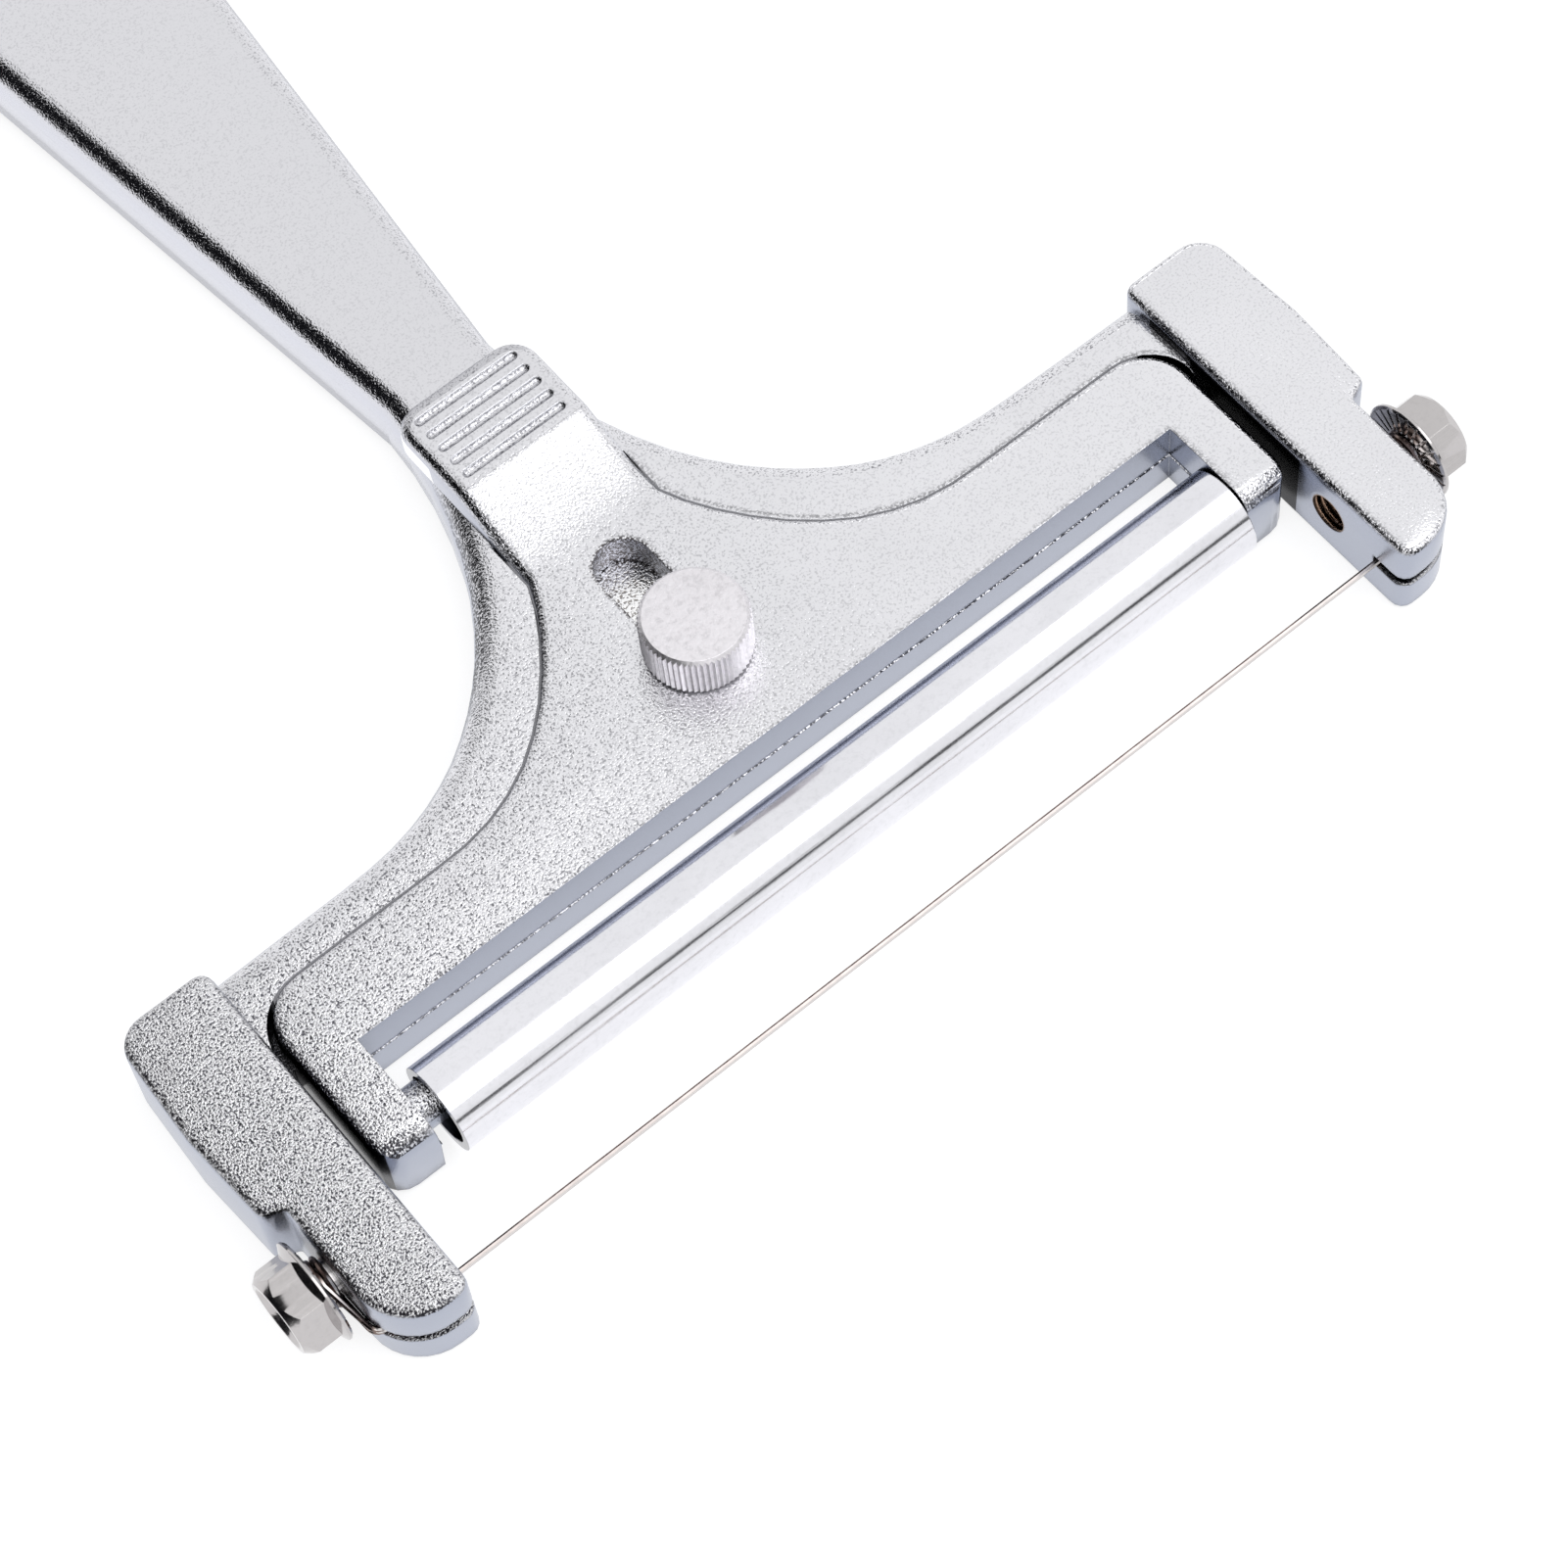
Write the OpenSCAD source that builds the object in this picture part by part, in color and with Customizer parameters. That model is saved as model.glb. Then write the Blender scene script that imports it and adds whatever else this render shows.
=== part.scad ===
// Adjustable wire cheese slicer, lying flat on its back.
// Millimetres. X runs along the cutting wire, Y toward the end of the handle, Z up.
// Inside the modules the cutting wire lies on Y = 0; home() moves it all to the middle.

/* [Frame arms] */
// Clear distance between the inner faces of the two arms
arm_gap = 108.2; // [96:0.2:130]
// Width of an arm behind the screw seat
arm_w = 10.4; // [9.8:0.1:13]
// Width of an arm at the screw seat
seat_w = 8.2; // [7.8:0.1:9]
// Height of an arm
arm_h = 10; // [9.6:0.1:12]
// Rounding of the upper edges of an arm
arm_edge_r = 0.7; // [0.4:0.05:0.8]
// Rounding of the lower edges of an arm
arm_low_r = 0.4; // [0.2:0.05:0.6]
// Distance from the wire back to the rear of an arm
arm_reach = 35.7; // [35:0.1:44]
// Distance from the wire forward to the tip of a nose
nose_reach = 3.8; // [3:0.1:5]
// Radius of the outer corner of a nose
nose_r = 5.6; // [4:0.1:5.8]
// Radius of the inner corner of a nose
nose_inner_r = 1.4; // [1.2:0.1:1.7]
// Radius of the outer rear corner of an arm
rear_r = 3.2; // [2:0.1:4.5]
// Radius of the inner rear corner of an arm
rear_inner_r = 1.4; // [1.2:0.1:2]
// Length of the slope between the wide part and the screw seat
step_len = 0.9; // [0.6:0.1:2]
// Radius of the outer corner of the slope
lip_r = 1; // [0.9:0.1:1.2]
// Radius of the hollow corner between the slope and the screw seat
root_r = 0.4; // [0.2:0.05:0.5]
// Free length of the screw seat behind the flange
seat_margin = 0.5; // [0.3:0.1:1.5]
// Outward bow of the wide side of an arm
side_bow = 0.5; // [0.1:0.1:0.8]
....
WHAT YOU NEED TO DO
Output the lines above verbatim and in full.

RESULT FOR THIS TASK
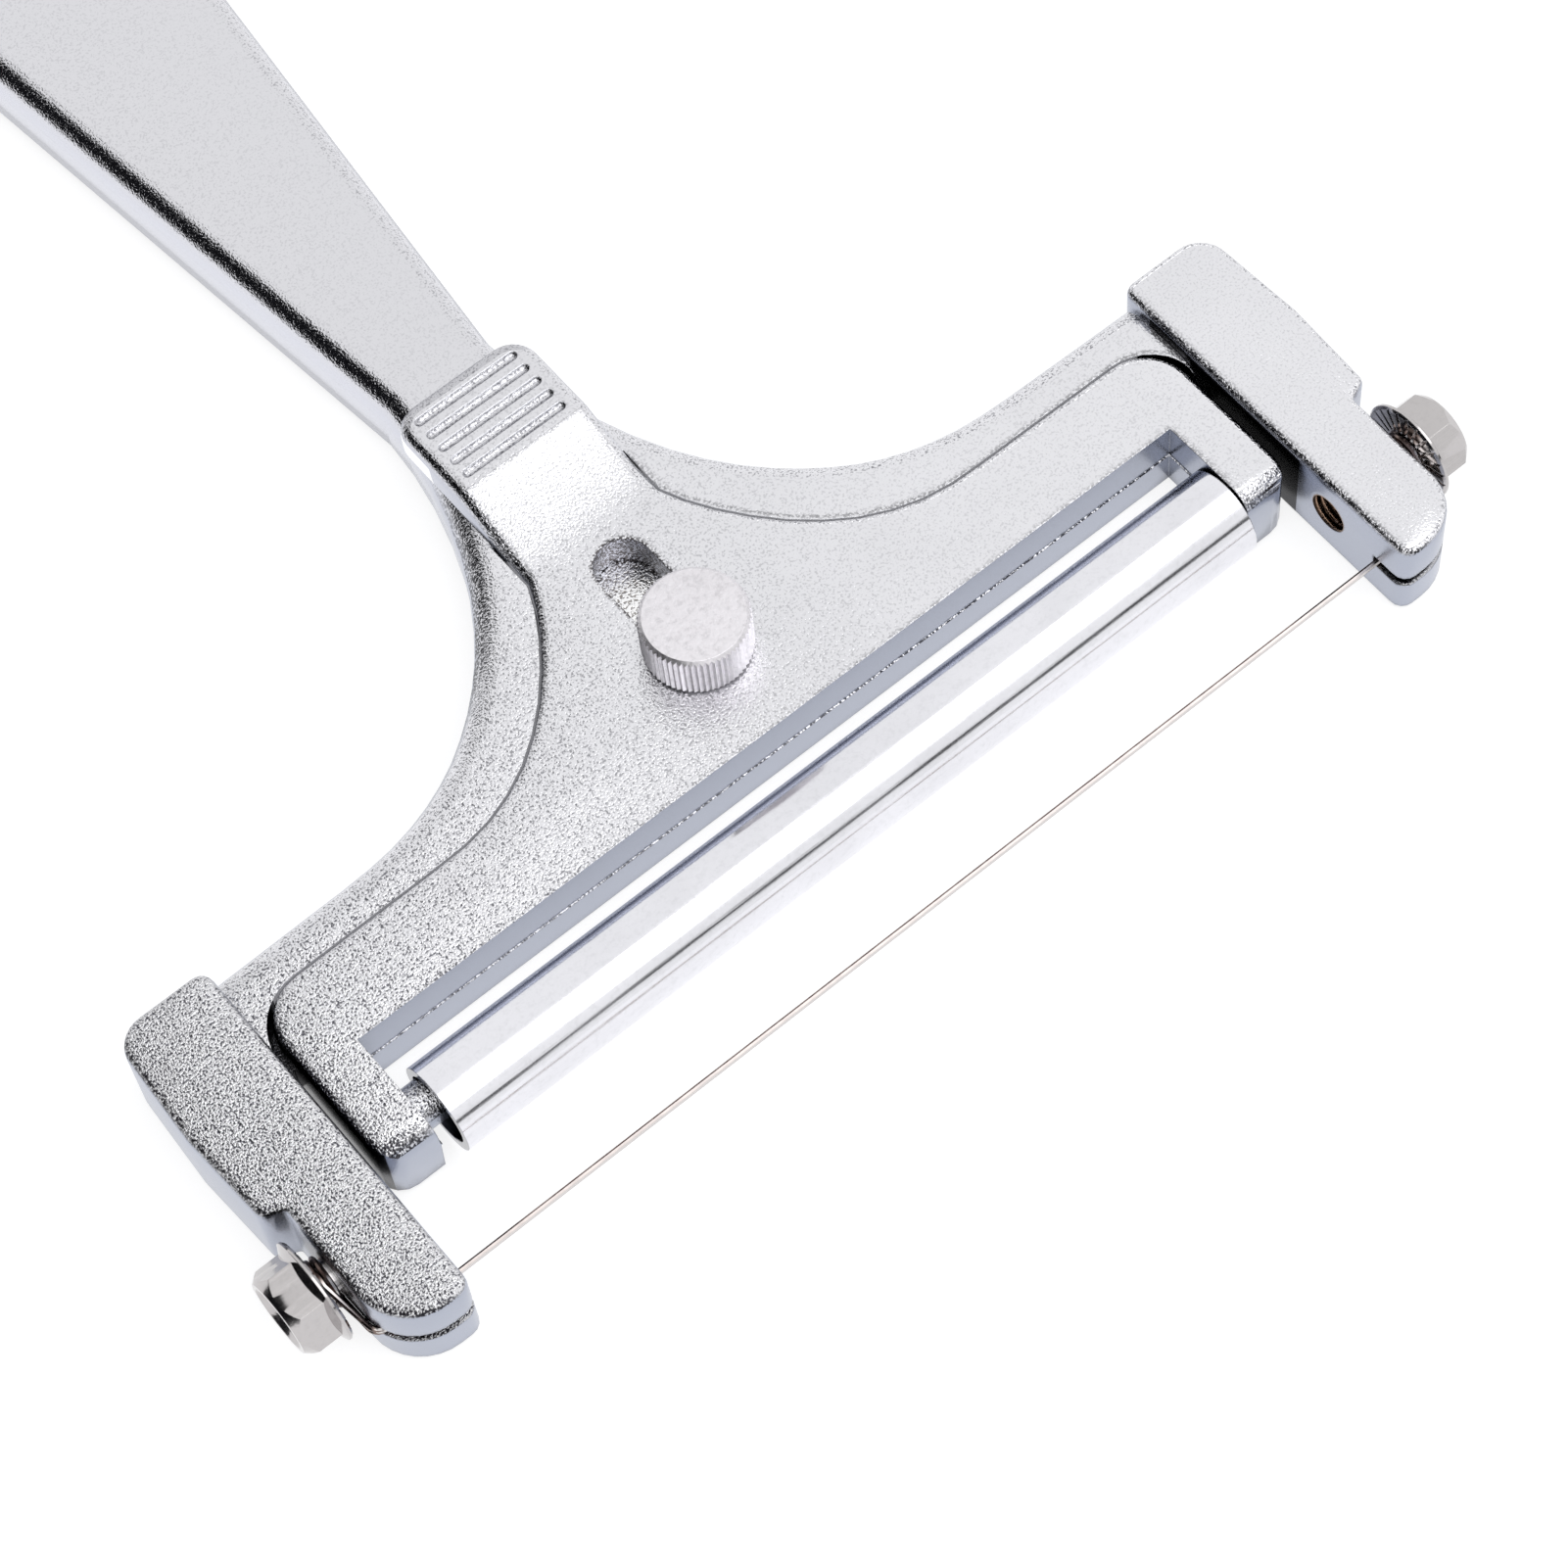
Write the OpenSCAD source that builds the object in this picture part by part, in color and with Customizer parameters. That model is saved as model.glb. Then write the Blender scene script that imports it and adds whatever else this render shows.
=== part.scad ===
// Adjustable wire cheese slicer, lying flat on its back.
// Millimetres. X runs along the cutting wire, Y toward the end of the handle, Z up.
// Inside the modules the cutting wire lies on Y = 0; home() moves it all to the middle.

/* [Frame arms] */
// Clear distance between the inner faces of the two arms
arm_gap = 108.2; // [96:0.2:130]
// Width of an arm behind the screw seat
arm_w = 10.4; // [9.8:0.1:13]
// Width of an arm at the screw seat
seat_w = 8.2; // [7.8:0.1:9]
// Height of an arm
arm_h = 10; // [9.6:0.1:12]
// Rounding of the upper edges of an arm
arm_edge_r = 0.7; // [0.4:0.05:0.8]
// Rounding of the lower edges of an arm
arm_low_r = 0.4; // [0.2:0.05:0.6]
// Distance from the wire back to the rear of an arm
arm_reach = 35.7; // [35:0.1:44]
// Distance from the wire forward to the tip of a nose
nose_reach = 3.8; // [3:0.1:5]
// Radius of the outer corner of a nose
nose_r = 5.6; // [4:0.1:5.8]
// Radius of the inner corner of a nose
nose_inner_r = 1.4; // [1.2:0.1:1.7]
// Radius of the outer rear corner of an arm
rear_r = 3.2; // [2:0.1:4.5]
// Radius of the inner rear corner of an arm
rear_inner_r = 1.4; // [1.2:0.1:2]
// Length of the slope between the wide part and the screw seat
step_len = 0.9; // [0.6:0.1:2]
// Radius of the outer corner of the slope
lip_r = 1; // [0.9:0.1:1.2]
// Radius of the hollow corner between the slope and the screw seat
root_r = 0.4; // [0.2:0.05:0.5]
// Free length of the screw seat behind the flange
seat_margin = 0.5; // [0.3:0.1:1.5]
// Outward bow of the wide side of an arm
side_bow = 0.5; // [0.1:0.1:0.8]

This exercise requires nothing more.